[Structured object records]
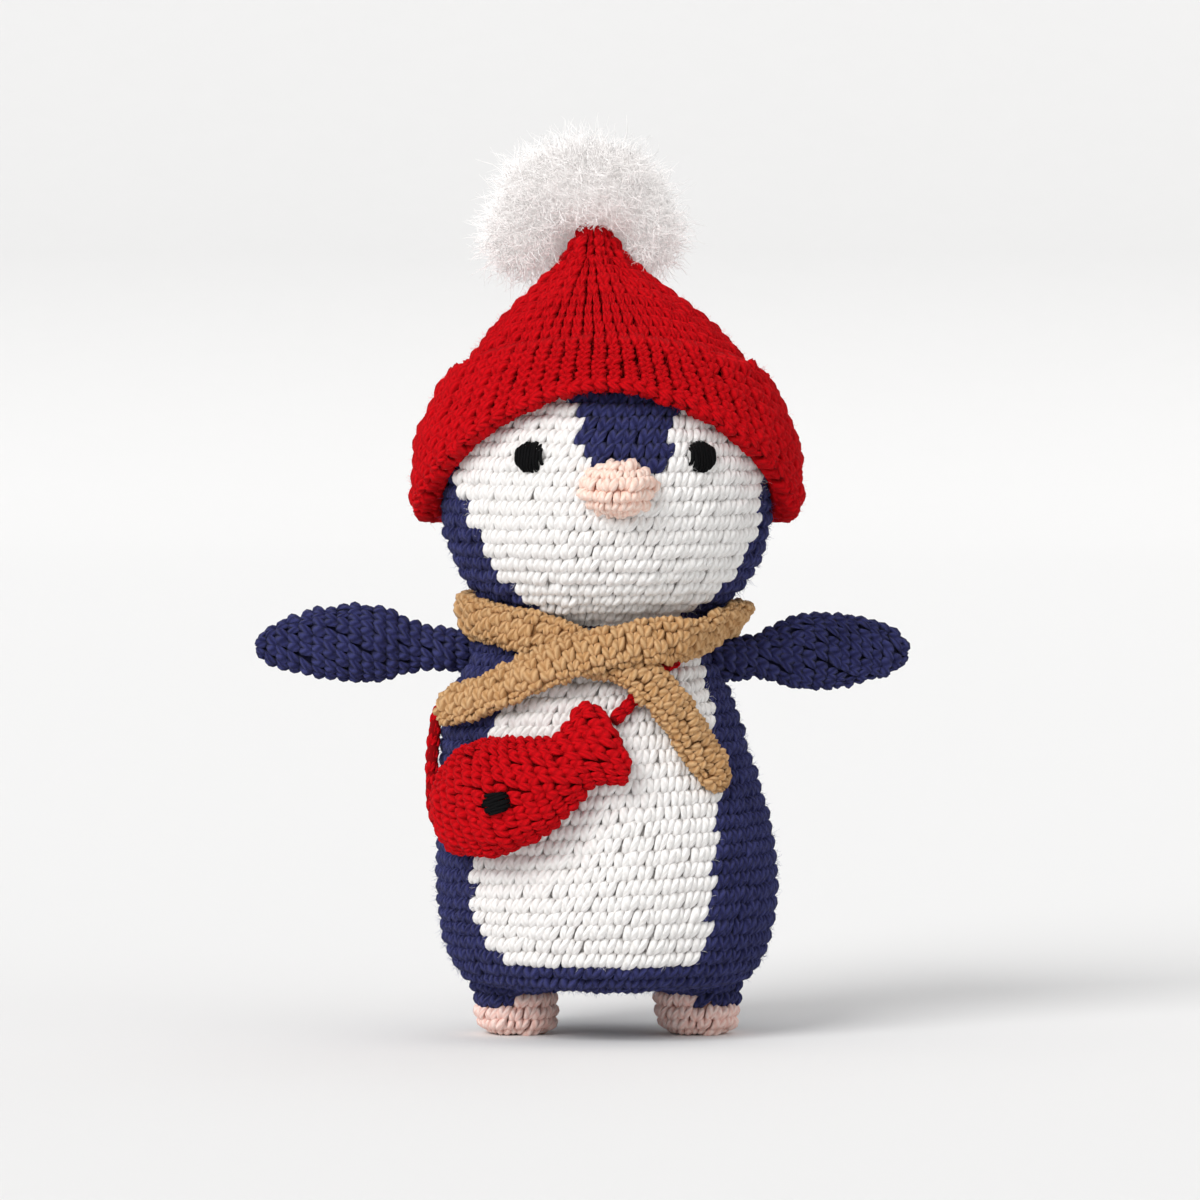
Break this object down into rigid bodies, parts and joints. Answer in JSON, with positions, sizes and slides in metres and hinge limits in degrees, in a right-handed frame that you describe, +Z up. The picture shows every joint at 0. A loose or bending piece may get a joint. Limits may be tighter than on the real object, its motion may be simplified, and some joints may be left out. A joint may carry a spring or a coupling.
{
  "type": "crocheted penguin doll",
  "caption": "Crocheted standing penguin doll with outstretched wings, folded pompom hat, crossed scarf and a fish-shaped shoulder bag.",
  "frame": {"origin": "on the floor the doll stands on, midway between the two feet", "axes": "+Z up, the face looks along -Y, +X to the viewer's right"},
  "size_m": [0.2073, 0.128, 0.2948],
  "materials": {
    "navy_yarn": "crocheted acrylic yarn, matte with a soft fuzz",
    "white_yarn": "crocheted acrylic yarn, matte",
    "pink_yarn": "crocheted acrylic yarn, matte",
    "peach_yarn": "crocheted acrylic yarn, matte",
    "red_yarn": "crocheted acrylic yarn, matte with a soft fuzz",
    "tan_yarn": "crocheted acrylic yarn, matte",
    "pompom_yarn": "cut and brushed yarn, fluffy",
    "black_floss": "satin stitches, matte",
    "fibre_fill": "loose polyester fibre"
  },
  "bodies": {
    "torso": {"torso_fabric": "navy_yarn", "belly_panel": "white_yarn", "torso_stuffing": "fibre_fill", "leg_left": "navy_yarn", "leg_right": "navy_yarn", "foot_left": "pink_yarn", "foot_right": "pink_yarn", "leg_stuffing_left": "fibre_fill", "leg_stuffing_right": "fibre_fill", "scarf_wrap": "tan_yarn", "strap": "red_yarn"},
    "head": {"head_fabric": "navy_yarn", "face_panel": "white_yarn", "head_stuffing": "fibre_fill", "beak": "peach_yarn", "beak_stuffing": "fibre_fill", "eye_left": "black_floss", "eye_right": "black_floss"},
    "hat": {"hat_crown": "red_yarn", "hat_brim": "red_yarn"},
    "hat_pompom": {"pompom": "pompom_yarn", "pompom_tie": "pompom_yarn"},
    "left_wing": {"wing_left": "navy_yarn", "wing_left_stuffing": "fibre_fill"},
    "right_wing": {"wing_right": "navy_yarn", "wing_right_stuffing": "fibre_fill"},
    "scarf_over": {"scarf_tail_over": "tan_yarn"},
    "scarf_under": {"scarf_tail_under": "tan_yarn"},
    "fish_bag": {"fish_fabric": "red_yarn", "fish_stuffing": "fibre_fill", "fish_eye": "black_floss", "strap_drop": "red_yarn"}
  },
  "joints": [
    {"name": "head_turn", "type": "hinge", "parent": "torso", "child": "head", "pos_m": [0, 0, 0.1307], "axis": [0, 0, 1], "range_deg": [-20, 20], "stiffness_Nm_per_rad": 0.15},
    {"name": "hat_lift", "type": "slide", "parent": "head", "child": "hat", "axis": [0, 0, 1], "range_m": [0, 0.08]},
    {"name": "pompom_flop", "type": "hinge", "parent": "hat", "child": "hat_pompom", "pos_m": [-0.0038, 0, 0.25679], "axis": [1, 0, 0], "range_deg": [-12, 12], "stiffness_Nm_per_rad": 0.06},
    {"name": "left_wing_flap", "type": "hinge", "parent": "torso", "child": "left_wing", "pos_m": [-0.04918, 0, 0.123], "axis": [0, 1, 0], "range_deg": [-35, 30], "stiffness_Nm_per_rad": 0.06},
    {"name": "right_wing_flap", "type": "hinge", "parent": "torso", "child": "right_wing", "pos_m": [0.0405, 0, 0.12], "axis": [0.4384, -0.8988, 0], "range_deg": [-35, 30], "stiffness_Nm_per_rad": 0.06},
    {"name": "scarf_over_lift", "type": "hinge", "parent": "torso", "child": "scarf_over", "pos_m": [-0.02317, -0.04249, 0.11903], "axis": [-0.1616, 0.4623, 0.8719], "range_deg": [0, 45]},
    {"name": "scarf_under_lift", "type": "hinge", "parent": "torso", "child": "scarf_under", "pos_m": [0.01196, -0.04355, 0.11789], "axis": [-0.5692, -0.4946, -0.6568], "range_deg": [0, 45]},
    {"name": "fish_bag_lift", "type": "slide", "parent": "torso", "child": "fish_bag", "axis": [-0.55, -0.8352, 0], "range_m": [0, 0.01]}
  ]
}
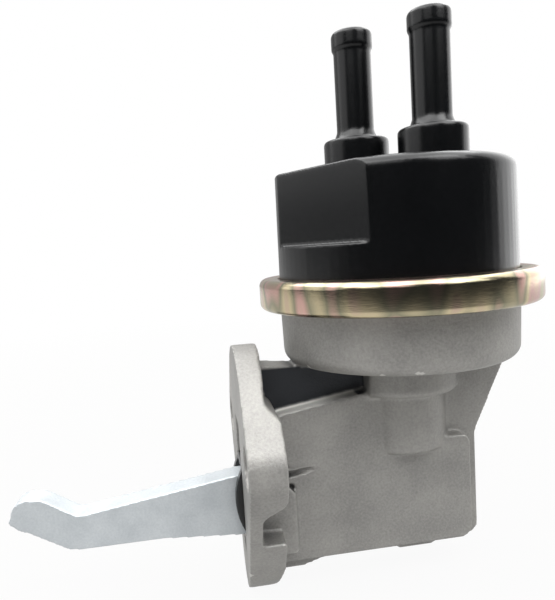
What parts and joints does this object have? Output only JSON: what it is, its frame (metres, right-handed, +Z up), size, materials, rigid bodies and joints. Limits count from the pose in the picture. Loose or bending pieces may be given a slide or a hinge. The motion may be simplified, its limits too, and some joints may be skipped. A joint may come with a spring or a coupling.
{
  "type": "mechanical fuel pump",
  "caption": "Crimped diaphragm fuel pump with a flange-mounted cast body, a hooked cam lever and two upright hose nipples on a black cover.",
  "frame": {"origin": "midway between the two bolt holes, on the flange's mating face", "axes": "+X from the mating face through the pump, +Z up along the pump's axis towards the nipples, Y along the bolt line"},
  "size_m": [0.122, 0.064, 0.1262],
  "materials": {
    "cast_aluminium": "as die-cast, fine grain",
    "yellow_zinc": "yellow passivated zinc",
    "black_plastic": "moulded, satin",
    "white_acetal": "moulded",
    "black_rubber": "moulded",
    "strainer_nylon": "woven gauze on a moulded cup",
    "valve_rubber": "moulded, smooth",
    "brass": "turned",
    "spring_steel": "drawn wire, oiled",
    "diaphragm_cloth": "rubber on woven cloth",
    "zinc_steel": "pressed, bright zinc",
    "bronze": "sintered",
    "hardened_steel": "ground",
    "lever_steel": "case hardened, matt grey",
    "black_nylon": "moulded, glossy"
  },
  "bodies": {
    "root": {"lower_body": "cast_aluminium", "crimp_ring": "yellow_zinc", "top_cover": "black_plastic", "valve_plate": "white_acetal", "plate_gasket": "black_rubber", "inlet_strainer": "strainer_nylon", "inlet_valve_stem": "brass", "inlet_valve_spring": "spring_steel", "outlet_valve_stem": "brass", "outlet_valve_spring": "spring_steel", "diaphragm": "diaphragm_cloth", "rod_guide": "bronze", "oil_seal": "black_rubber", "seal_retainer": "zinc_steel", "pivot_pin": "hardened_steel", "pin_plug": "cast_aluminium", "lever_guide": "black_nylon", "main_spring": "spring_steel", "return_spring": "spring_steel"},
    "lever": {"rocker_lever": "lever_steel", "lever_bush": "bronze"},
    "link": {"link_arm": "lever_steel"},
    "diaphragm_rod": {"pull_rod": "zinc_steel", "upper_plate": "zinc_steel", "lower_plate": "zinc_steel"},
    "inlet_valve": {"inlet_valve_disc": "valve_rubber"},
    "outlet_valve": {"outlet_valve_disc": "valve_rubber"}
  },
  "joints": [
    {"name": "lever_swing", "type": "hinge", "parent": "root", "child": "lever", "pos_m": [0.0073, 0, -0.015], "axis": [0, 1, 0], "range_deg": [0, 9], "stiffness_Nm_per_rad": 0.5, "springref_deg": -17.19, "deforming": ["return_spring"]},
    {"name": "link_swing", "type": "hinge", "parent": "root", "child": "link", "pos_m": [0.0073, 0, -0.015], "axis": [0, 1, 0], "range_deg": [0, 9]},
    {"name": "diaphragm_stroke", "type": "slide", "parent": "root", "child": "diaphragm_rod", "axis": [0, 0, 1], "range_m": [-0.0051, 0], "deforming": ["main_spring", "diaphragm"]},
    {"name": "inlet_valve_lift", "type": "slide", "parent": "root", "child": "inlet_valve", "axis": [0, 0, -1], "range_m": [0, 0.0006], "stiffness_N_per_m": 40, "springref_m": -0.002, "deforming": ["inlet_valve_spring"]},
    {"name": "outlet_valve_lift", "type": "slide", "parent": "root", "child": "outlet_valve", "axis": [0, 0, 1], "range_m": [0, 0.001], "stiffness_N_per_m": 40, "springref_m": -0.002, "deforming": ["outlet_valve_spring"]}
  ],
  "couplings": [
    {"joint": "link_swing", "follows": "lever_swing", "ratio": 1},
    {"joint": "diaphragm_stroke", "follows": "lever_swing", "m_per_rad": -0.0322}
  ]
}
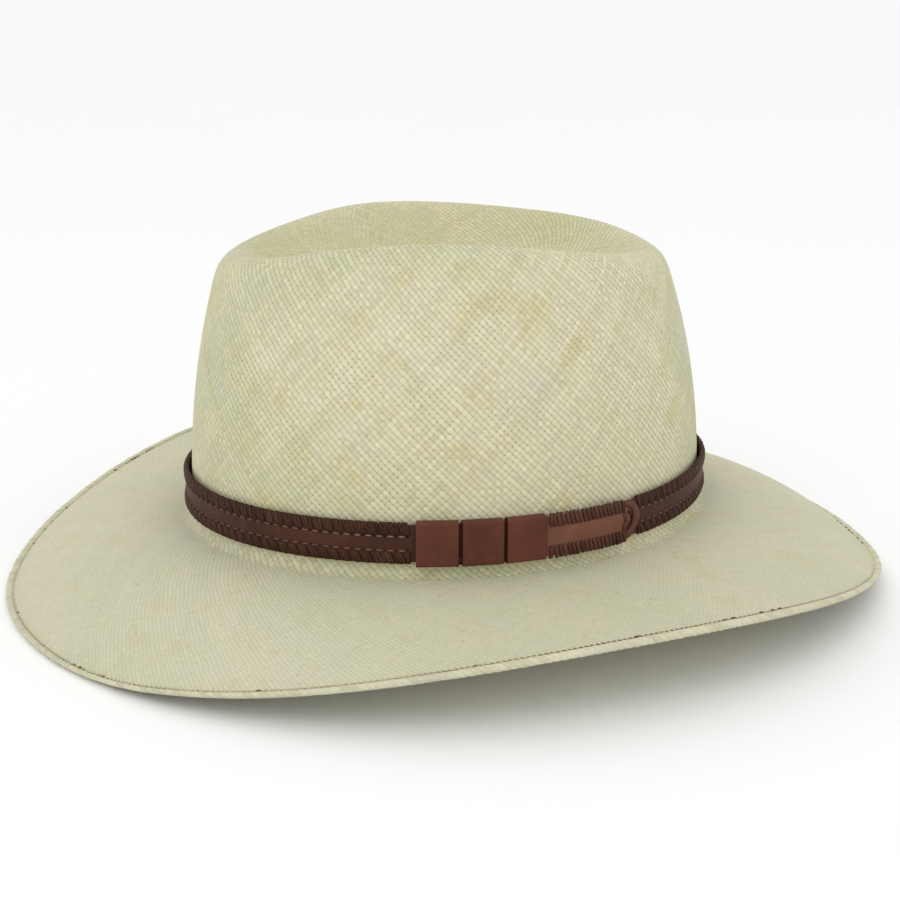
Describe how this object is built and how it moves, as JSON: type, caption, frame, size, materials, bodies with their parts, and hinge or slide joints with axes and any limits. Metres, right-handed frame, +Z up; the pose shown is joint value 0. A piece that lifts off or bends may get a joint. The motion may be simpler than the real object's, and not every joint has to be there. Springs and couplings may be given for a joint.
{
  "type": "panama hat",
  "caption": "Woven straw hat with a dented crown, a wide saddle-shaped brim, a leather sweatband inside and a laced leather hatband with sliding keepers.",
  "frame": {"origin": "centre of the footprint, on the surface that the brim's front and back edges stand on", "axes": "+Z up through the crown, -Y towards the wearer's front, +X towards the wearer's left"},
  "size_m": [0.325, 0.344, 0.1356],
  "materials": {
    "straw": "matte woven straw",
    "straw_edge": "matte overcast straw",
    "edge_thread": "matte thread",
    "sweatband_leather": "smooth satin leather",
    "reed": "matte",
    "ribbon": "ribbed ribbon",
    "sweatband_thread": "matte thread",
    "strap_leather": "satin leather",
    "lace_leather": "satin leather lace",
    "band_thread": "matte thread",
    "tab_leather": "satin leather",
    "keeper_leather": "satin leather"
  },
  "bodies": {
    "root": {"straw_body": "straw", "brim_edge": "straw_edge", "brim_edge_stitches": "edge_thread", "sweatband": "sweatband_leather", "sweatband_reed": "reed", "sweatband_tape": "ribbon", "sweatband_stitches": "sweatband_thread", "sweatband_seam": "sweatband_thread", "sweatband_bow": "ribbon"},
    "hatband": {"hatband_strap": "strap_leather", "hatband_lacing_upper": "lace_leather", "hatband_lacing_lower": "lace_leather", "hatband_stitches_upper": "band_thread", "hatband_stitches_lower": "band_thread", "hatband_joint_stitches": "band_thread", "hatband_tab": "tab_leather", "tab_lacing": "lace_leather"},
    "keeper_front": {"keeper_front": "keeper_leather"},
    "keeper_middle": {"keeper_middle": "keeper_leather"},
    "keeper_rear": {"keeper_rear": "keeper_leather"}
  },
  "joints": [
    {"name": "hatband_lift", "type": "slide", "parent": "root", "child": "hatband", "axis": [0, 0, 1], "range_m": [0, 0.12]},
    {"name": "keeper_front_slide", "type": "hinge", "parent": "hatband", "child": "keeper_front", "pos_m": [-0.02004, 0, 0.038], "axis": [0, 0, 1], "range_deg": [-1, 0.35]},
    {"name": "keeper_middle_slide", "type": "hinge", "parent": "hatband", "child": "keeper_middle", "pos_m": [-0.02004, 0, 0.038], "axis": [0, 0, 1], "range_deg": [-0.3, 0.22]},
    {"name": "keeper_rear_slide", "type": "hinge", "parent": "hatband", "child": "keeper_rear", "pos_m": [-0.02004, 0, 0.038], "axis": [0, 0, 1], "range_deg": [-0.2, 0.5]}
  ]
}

### GIVEN PROBLEM
Above are lines of data; state how many of them contain the word "this", with no other output.

### THE REPLY
3